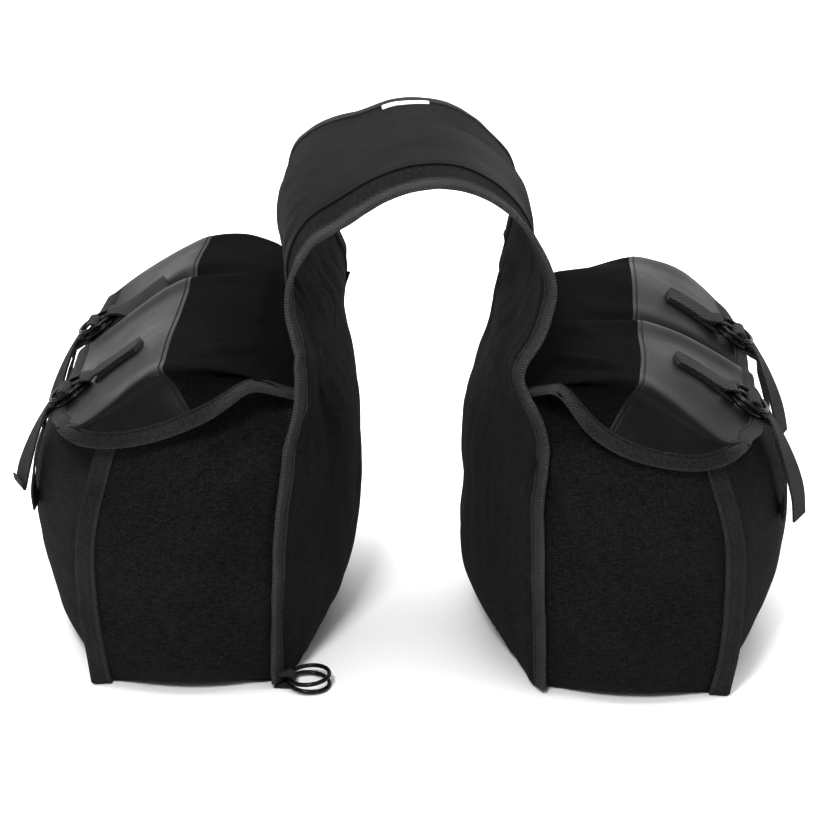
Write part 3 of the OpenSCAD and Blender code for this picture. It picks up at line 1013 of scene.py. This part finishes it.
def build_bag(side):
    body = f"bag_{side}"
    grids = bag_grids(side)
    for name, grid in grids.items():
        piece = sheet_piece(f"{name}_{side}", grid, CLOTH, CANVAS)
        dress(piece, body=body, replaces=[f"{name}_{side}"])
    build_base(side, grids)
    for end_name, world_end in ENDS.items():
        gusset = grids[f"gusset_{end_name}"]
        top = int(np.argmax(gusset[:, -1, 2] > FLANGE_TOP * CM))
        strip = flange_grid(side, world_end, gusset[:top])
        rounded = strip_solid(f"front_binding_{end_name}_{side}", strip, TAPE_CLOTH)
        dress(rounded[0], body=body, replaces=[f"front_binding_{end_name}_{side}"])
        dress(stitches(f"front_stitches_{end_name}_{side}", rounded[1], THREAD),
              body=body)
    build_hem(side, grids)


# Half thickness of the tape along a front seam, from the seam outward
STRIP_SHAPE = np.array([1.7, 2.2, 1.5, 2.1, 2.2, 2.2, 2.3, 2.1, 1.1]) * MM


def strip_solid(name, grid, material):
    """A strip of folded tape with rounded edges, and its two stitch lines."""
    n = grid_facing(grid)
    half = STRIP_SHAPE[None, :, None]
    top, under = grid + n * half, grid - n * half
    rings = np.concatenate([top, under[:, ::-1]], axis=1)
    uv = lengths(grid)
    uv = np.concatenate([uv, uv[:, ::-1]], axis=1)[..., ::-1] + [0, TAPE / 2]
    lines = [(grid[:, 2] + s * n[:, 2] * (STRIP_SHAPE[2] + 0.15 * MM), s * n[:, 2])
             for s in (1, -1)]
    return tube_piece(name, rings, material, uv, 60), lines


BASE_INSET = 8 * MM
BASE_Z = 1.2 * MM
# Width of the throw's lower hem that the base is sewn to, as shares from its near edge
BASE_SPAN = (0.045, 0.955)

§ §

GIVEN REQUEST:
Could you quote the material above in full, exactly as it stands?

ANSWER IN FULL:
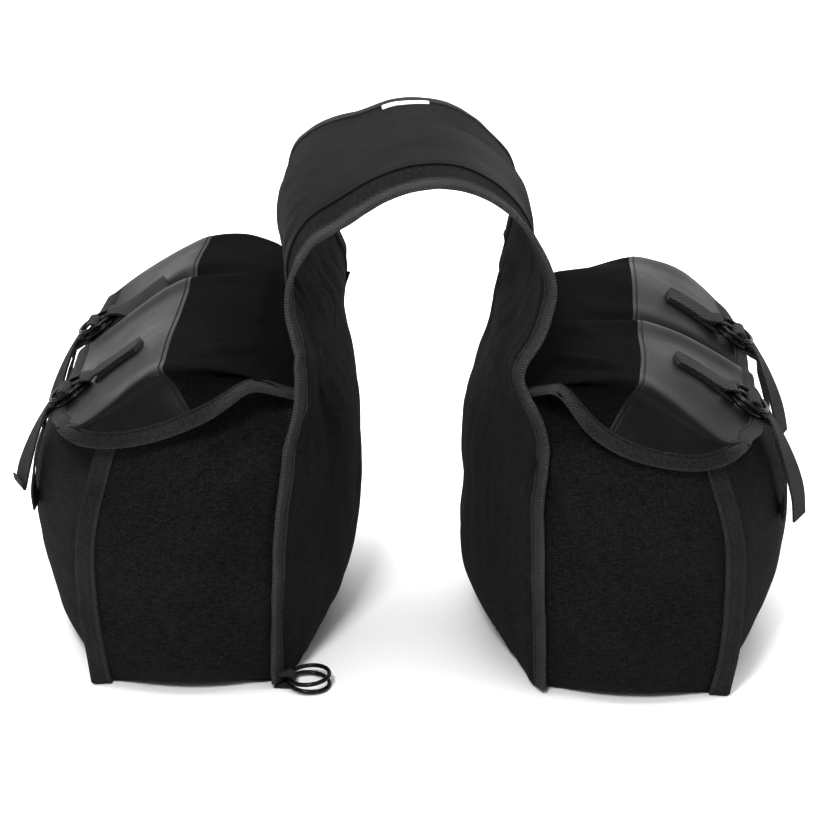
Write part 3 of the OpenSCAD and Blender code for this picture. It picks up at line 1013 of scene.py. This part finishes it.
def build_bag(side):
    body = f"bag_{side}"
    grids = bag_grids(side)
    for name, grid in grids.items():
        piece = sheet_piece(f"{name}_{side}", grid, CLOTH, CANVAS)
        dress(piece, body=body, replaces=[f"{name}_{side}"])
    build_base(side, grids)
    for end_name, world_end in ENDS.items():
        gusset = grids[f"gusset_{end_name}"]
        top = int(np.argmax(gusset[:, -1, 2] > FLANGE_TOP * CM))
        strip = flange_grid(side, world_end, gusset[:top])
        rounded = strip_solid(f"front_binding_{end_name}_{side}", strip, TAPE_CLOTH)
        dress(rounded[0], body=body, replaces=[f"front_binding_{end_name}_{side}"])
        dress(stitches(f"front_stitches_{end_name}_{side}", rounded[1], THREAD),
              body=body)
    build_hem(side, grids)


# Half thickness of the tape along a front seam, from the seam outward
STRIP_SHAPE = np.array([1.7, 2.2, 1.5, 2.1, 2.2, 2.2, 2.3, 2.1, 1.1]) * MM


def strip_solid(name, grid, material):
    """A strip of folded tape with rounded edges, and its two stitch lines."""
    n = grid_facing(grid)
    half = STRIP_SHAPE[None, :, None]
    top, under = grid + n * half, grid - n * half
    rings = np.concatenate([top, under[:, ::-1]], axis=1)
    uv = lengths(grid)
    uv = np.concatenate([uv, uv[:, ::-1]], axis=1)[..., ::-1] + [0, TAPE / 2]
    lines = [(grid[:, 2] + s * n[:, 2] * (STRIP_SHAPE[2] + 0.15 * MM), s * n[:, 2])
             for s in (1, -1)]
    return tube_piece(name, rings, material, uv, 60), lines


BASE_INSET = 8 * MM
BASE_Z = 1.2 * MM
# Width of the throw's lower hem that the base is sewn to, as shares from its near edge
BASE_SPAN = (0.045, 0.955)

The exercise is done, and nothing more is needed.